[Start]
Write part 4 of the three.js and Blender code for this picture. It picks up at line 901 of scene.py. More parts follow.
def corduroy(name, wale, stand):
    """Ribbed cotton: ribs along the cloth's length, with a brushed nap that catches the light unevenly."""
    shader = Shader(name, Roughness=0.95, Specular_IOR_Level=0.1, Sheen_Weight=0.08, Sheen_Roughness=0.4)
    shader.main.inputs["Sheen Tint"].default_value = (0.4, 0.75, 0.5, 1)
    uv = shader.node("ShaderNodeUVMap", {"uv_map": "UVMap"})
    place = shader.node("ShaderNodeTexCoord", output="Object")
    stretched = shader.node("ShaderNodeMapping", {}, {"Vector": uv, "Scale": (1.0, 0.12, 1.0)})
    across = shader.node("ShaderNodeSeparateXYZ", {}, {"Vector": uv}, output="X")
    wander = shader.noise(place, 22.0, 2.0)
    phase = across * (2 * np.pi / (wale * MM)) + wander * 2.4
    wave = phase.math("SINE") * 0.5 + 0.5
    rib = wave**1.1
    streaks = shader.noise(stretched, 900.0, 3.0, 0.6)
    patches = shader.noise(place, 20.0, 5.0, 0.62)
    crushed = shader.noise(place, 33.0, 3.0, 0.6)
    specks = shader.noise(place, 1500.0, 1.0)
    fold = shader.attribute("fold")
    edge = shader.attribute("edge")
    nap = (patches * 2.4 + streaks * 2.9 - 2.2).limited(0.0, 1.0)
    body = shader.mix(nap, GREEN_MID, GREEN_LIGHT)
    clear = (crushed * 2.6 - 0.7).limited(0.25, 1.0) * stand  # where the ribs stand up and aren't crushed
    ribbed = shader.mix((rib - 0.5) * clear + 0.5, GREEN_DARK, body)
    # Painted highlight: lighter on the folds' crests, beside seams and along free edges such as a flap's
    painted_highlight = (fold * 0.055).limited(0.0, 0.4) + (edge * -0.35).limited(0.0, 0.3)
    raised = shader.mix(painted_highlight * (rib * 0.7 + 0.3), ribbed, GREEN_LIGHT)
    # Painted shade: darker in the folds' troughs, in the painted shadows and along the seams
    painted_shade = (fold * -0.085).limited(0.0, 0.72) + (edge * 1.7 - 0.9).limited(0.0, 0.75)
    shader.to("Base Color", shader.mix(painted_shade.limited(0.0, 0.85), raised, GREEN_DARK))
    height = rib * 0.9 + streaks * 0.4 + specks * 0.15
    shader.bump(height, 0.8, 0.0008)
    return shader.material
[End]
# STATED PROBLEM:
Repeat the lines above exactly.

# FULL OUTPUT:
Write part 4 of the three.js and Blender code for this picture. It picks up at line 901 of scene.py. More parts follow.
def corduroy(name, wale, stand):
    """Ribbed cotton: ribs along the cloth's length, with a brushed nap that catches the light unevenly."""
    shader = Shader(name, Roughness=0.95, Specular_IOR_Level=0.1, Sheen_Weight=0.08, Sheen_Roughness=0.4)
    shader.main.inputs["Sheen Tint"].default_value = (0.4, 0.75, 0.5, 1)
    uv = shader.node("ShaderNodeUVMap", {"uv_map": "UVMap"})
    place = shader.node("ShaderNodeTexCoord", output="Object")
    stretched = shader.node("ShaderNodeMapping", {}, {"Vector": uv, "Scale": (1.0, 0.12, 1.0)})
    across = shader.node("ShaderNodeSeparateXYZ", {}, {"Vector": uv}, output="X")
    wander = shader.noise(place, 22.0, 2.0)
    phase = across * (2 * np.pi / (wale * MM)) + wander * 2.4
    wave = phase.math("SINE") * 0.5 + 0.5
    rib = wave**1.1
    streaks = shader.noise(stretched, 900.0, 3.0, 0.6)
    patches = shader.noise(place, 20.0, 5.0, 0.62)
    crushed = shader.noise(place, 33.0, 3.0, 0.6)
    specks = shader.noise(place, 1500.0, 1.0)
    fold = shader.attribute("fold")
    edge = shader.attribute("edge")
    nap = (patches * 2.4 + streaks * 2.9 - 2.2).limited(0.0, 1.0)
    body = shader.mix(nap, GREEN_MID, GREEN_LIGHT)
    clear = (crushed * 2.6 - 0.7).limited(0.25, 1.0) * stand  # where the ribs stand up and aren't crushed
    ribbed = shader.mix((rib - 0.5) * clear + 0.5, GREEN_DARK, body)
    # Painted highlight: lighter on the folds' crests, beside seams and along free edges such as a flap's
    painted_highlight = (fold * 0.055).limited(0.0, 0.4) + (edge * -0.35).limited(0.0, 0.3)
    raised = shader.mix(painted_highlight * (rib * 0.7 + 0.3), ribbed, GREEN_LIGHT)
    # Painted shade: darker in the folds' troughs, in the painted shadows and along the seams
    painted_shade = (fold * -0.085).limited(0.0, 0.72) + (edge * 1.7 - 0.9).limited(0.0, 0.75)
    shader.to("Base Color", shader.mix(painted_shade.limited(0.0, 0.85), raised, GREEN_DARK))
    height = rib * 0.9 + streaks * 0.4 + specks * 0.15
    shader.bump(height, 0.8, 0.0008)
    return shader.material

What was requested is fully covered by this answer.